My understanding now is that I am over pitched and should have got a 16 instead of 17?
wonder if I will need to go as far as a 15 to get the extra 500 rpm?
Not sure how many RPM 1 inch less of pitch will add. Any feedback on this would be helpful.
To note also is speed increased by about 2MPH

As far as hole shot with regular load and ability to plane at MUCH lower speeds the 4blade is doing very well and I will stick with the 4 blade.
It also did in fact reduce the proposing to virtually null. Only had a bit if I got trimmed wrong and hit some small rolls from a passing boat.

So now I need to decide on a 15 or a 16 ?? and make the switch. Hope we get it right the first time .

Cheers and thanks again for any feedback given or yet to come.

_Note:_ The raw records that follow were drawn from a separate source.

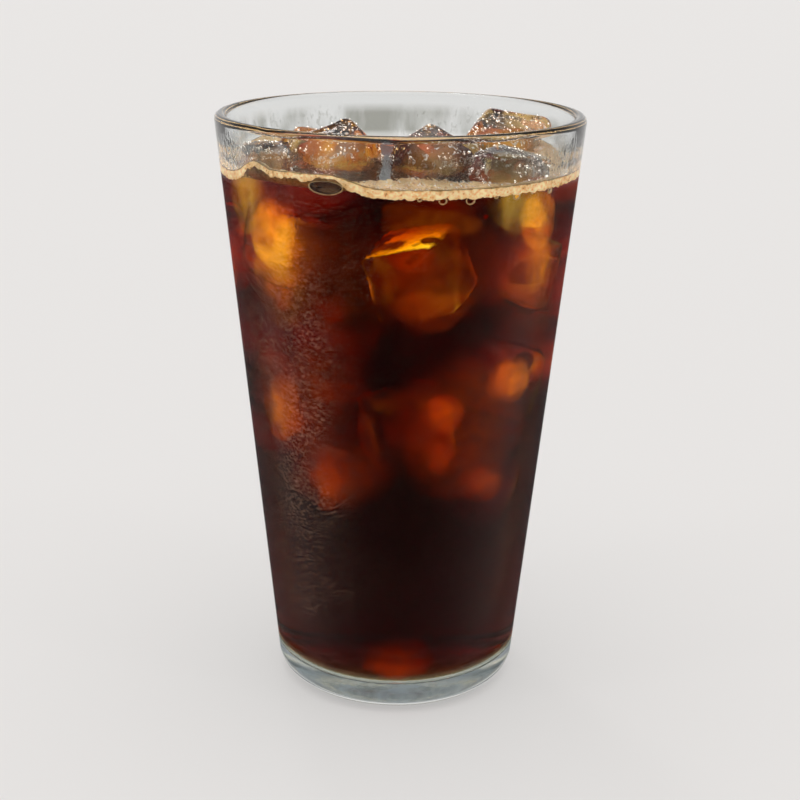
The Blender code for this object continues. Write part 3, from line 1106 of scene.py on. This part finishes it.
def makeBubbles(iceCubes, foamRing):
    tree = scatterTree()
    skin = makeBubbleMaterial("bubbleSkin", "#FFFFFF", "#8A5A2C")
    foamSkin = makeBubbleMaterial("foamBubbleSkin", "#FFF4DE", "#8A5A2C", 0.35)
    lowest = drink["level"] - 0.3 * mm
    tests = (lambda c, n: c.z > lowest and n.z > -0.2, lambda c, n: n.z > 0.15 and pastInner(c) < -0.5 * mm)
    strew("iceBubbles", iceCubes, tests[0], bubbles["onIce"], tree, skin)
    strew("foamBubbles", [foamRing], tests[1], bubbles["onFoam"], tree, foamSkin)


# The stage: a pale floor that glows a little, a soft sky and three lamps
stage = {
    "floorRadius": 6.0,
    "floorGlow": 0.442,
    # height in the sky and brightness there
    "sky": ((0.0, 0.82), (0.30, 0.80), (0.48, 0.25), (0.72, 0.30), (0.86, 1.75)),
    # name, elevation, azimuth and width in degrees, strength; far off, they light the floor evenly
    "lamps": (
        ("backLamp", 58, 110, 7, 0.16),
        ("leftLamp", 42, 205, 9, 0.10),
        ("rightLamp", 48, 330, 9, 0.08),
    ),
}


def makeStage():
    bm = bmesh.new()
    bmesh.ops.create_circle(bm, cap_ends=True, radius=stage["floorRadius"], segments=96)
    mesh = meshOf(bm, "floor")
    material, tree = newMaterial("palePaint")
    links = {
        "Base Color": "#A2A09F",
        "Roughness": 0.85,
        "Specular IOR Level": 0.1,
        "Emission Color": "#FFFDFB",
        "Emission Strength": stage["floorGlow"],
    }
    finished(material, shader(tree, "Principled", links))
    obj = newObject("floor", mesh, material)
    world = bpy.data.worlds.new("studio")
    scene.world = world
    world.use_nodes = True
    tree = world.node_tree
    tree.nodes.clear()
    up = heightOf(tree, addNode(tree, "ShaderNodeTexCoord").outputs["Generated"])
    sky = ramp(tree, up, [(position, (v, v * 0.992, v * 0.985, 1)) for position, v in stage["sky"]])
    back = nodeOut(tree, "ShaderNodeBackground", {"Color": sky, "Strength": 1.0})
    addNode(tree, "ShaderNodeOutputWorld", {"Surface": back})
    for name, elevation, azimuth, width, strength in stage["lamps"]:
        lamp = bpy.data.lights.new(name, "SUN")
        lamp.angle = radians(width)
        lamp.energy = strength
        light = bpy.data.objects.new(name, lamp)
        a, e = radians(azimuth), radians(elevation)
        towards = Vector((cos(a) * cos(e), sin(a) * cos(e), sin(e)))
        light.rotation_euler = towards.to_track_quat("Z", "Y").to_euler()
        scene.collection.objects.link(light)
    print("stage made")


# The camera, fitted to the photo: metres, millimetres of lens and degrees of roll
view = {
    "sensor": 36,
    "lens": 66.9,
    "place": (0, -0.35505, 0.18735),
    "aim": (0.00058, 0, 0.0717),
    "roll": 0.62,
    "nearest": 0.01,
}


def makeCamera():
    lens = bpy.data.cameras.new("camera")
    lens.sensor_width = view["sensor"]
    lens.lens = view["lens"]
    lens.clip_start = view["nearest"]
    camera = bpy.data.objects.new("camera", lens)
    scene.collection.objects.link(camera)
    camera.location = view["place"]
    camera.rotation_mode = "QUATERNION"
    look = (Vector(view["aim"]) - camera.location).to_track_quat("-Z", "Y")
    camera.rotation_quaternion = look @ Euler((0, 0, radians(view["roll"]))).to_quaternion()
    scene.camera = camera
    scene.view_settings.view_transform = "Standard"
    # light crosses many skins of glass, drink, ice and bubbles
    scene.cycles.max_bounces = 26
    scene.cycles.transmission_bounces = 26
    scene.cycles.transparent_max_bounces = 64
    print("camera made")


makeTumbler()
iceCubes, iceCutters, shells = makeIce()
makeCoffee(iceCutters, shells)
foamRing = makeFoam()
makeBubbles(iceCubes, foamRing)
makeBubbleRings()
makeBubbleFilm()
makeStage()
makeCamera()
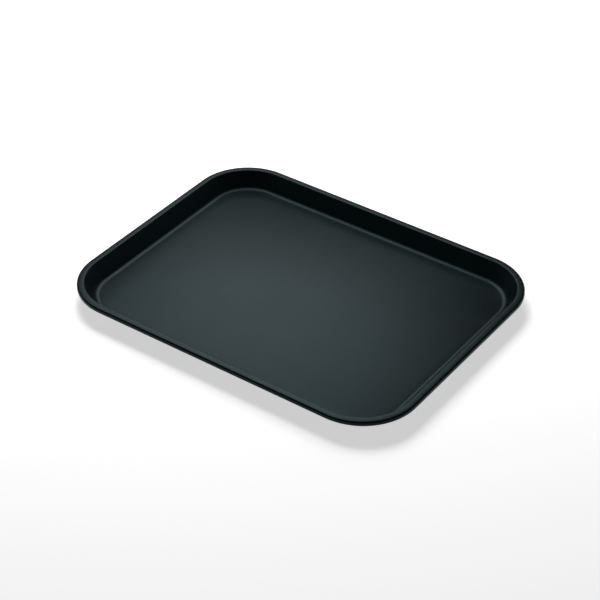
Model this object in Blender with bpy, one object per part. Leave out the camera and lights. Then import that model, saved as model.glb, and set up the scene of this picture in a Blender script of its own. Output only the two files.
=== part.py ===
"""A moulded rectangular serving tray, 14 by 18 inches, with a rubber lining and a wire in its rim.

Metres, +Z up, +X along the long side. The origin is under the middle of the tray, on the surface
that the tray stands on. The moulding is one section carried round a rectangle with round corners,
so every place on the section is given as an inset from the outer edge and a height.
"""

from math import cos, pi, radians, sin, tan

import bmesh
import bpy

# the tray in plan
LENGTH = 0.4572
WIDTH = 0.3556
CORNER_RADIUS = 0.070
CORNER_STEPS = 12

# its section
FOOT_DROP = 0.0009  # the foot bead below the underside of the floor
FLOOR_THICKNESS = 0.0024
WELL_DEPTH = 0.0203  # rim top to the floor
RIM_TOP = FOOT_DROP + FLOOR_THICKNESS + WELL_DEPTH
FLOOR_TOP = FOOT_DROP + FLOOR_THICKNESS
WALL = 0.0022
WALL_SLOPE = radians(62)  # from level
FLOOR_EDGE = 0.0242  # inset where the floor turns up into the wall
FILLET_RADIUS = 0.0075
UNDER_FILLET_SHARE = 0.45  # the part of the slope where the fillet under the floor meets the foot

# the rim
LIP_DROP = 0.0056
LIP_THICKNESS = 0.0020
LIP_ROUND = 0.0006
CROWN_TILT = radians(8)  # the rim falls a little towards its outer edge
OUTER_ROUND = 0.0022
INNER_ROUND = 0.0020
CHANNEL_ROUND = 0.0007

# the foot bead, which is a ring under the edge of the floor
FOOT_OUTER = 0.0220
FOOT_INNER = 0.0275
FOOT_SLOPE = 0.0014
FOOT_BEVEL = 0.0005

# the rubber lining and its seat in the floor
LINER_EDGE = 0.0252
LINER_THICKNESS = 0.0006
GAP = 0.0003

# the wire under the rim
WIRE_DIAMETER = 0.0025
WIRE_JOINT = 0.0015  # between its two ends

# the lugs that hold the wire in, and hold stacked trays apart
LUG_LENGTH = 0.014
LUG_TIP = 0.0032  # inset of its free end
LUG_TOP_GAP = 0.00035  # under the wire
LUG_THICKNESS = 0.0011
LUG_ROOT = 0.0013  # how far it reaches into the wall
LUGS_ALONG_X = (-0.135, -0.045, 0.045, 0.135)
LUGS_ALONG_Y = (-0.080, 0.0, 0.080)


def clear_scene():
    for thing in list(bpy.data.objects):
        bpy.data.objects.remove(thing, do_unlink=True)


def material(name, colour, roughness, metallic=0.0):
    made = bpy.data.materials.new(name)
    made.use_nodes = True
    shader = made.node_tree.nodes["Principled BSDF"]
    shader.inputs["Base Color"].default_value = (*colour, 1.0)
    shader.inputs["Roughness"].default_value = roughness
    shader.inputs["Metallic"].default_value = metallic
    return made


def add_object(name, data, finish):
    made = bpy.data.objects.new(name, data)
    made.data.materials.append(finish)
    bpy.context.scene.collection.objects.link(made)
    return made


def arc(centre, radius, start, end, steps):
    """Points (inset, height) on an arc. An angle of 0 points up, and a quarter turn points inwards."""
    turns = [start + (end - start) * i / steps for i in range(steps + 1)]
    return [(centre[0] + radius * sin(a), centre[1] + radius * cos(a)) for a in turns]


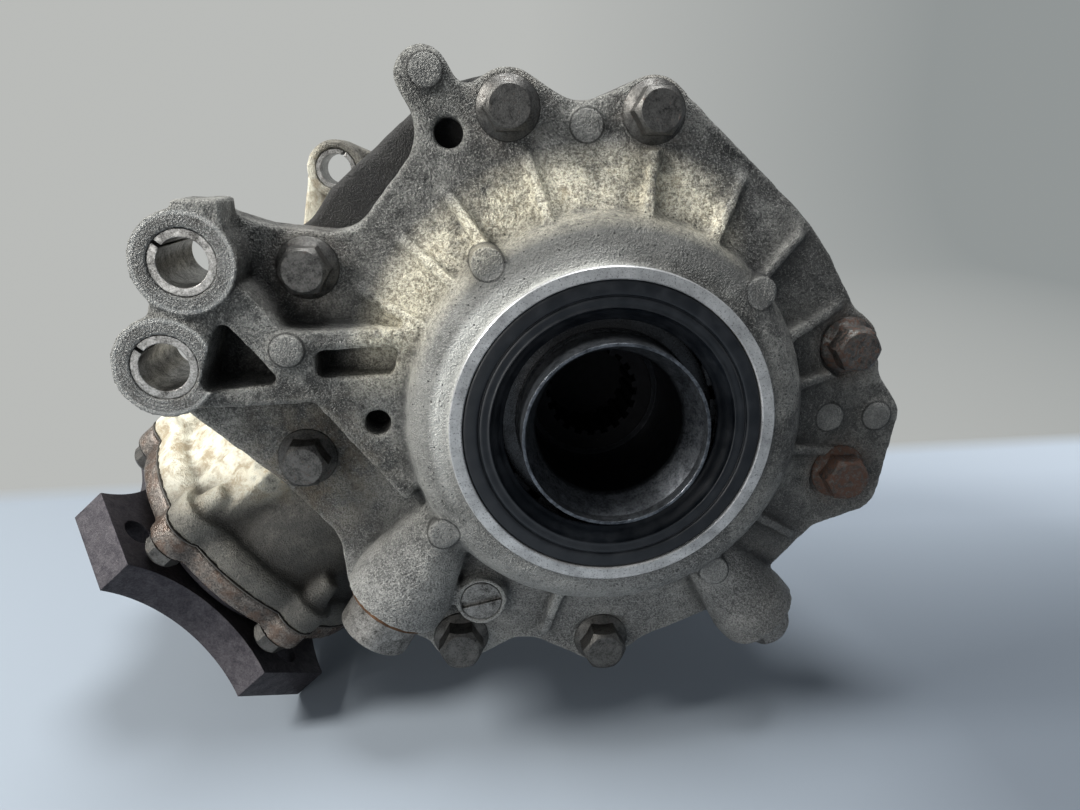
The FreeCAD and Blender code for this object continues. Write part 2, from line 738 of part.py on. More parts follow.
def wedge_of_axle(profile, half, degrees):
    """Rib of an (r, y) outline, centred on an angle of the XZ plane."""
    points = [vec(r, y, -half) for r, y in profile]
    rib = Part.Face(Part.makePolygon(points + points[:1])).extrude(vec(0, 0, 2 * half))
    rib.rotate(origin, along_y, -degrees)
    return rib


def cover_dome():
    middle_r = nose_r + (dome_r - nose_r) * 0.74
    middle_y = nose_height + (dome_y - nose_height) * 0.34
    return turned([(0, 0), (nose_r, 0), (nose_r, nose_height),
                   (dome_r, dome_y, middle_r, middle_y), (dome_r + 1.5, dome_foot_y),
                   (cover_slope_r, cover_face_y), (cover_slope_r, gasket_y), (0, gasket_y)])


def cover_ribs():
    profile = [(dome_r - 4, dome_foot_y), (dome_r - 2, dome_y - 1.5), (cover_slope_r - 3, cover_face_y - 3.5),
               (cover_slope_r + 1, cover_face_y + 1), (dome_r - 4, cover_face_y + 1)]
    return [wedge_of_axle(profile, rib_half, angle) for angle in rib_angles + (-103,)]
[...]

PS :we were out there anyway so we got the lines wet for a couple hours. Released a couple and boated a nice 12.5 LB spring.
 
Always drop 1 inch of pitch when going to a 4 blade prop,because they bite better .In your case dropping to a 4 blade 15 would be perfect.I'm just saying this out of experience...........
 
Now you know! As you already stated the new prop has a larger diameter - .5 inches! My GUESS, if you want closer to the 5900-6000 WOT the 15 pitch MIGHT get you there! Please note the two words guess and might! The only way to tell is to do what you just did - test it! :)
 
When I look back I noticed your outboard MAY be underpowered...Most boats [outboard]should run nicely with a 18 to a 20pitch prop.Just maybe you may have to get down to a 15.
 
A 15" pitch prop of the exact same manufacturer, model, material and blades will bring you up around to 5500 - 5600 RPM at WOT.

It does sound as if your motor is a little underpowered for that boat but should be fine with the right prop. It's not as simple as saying you should be able to run an 18 to 20 pitch prop; different motors have different gear ratios for the same HP i.e. 2 stroke vs 4 stroke and the pitch required is a function of gear ratio, hp, hull design, weight, water conditions, propeller blade design, material.. and other factors.

I alternate between my 15p 4 blade SS and a 17p 3 blade alum depending upon weight and water conditions. My boat is also slightly underpowered like yours.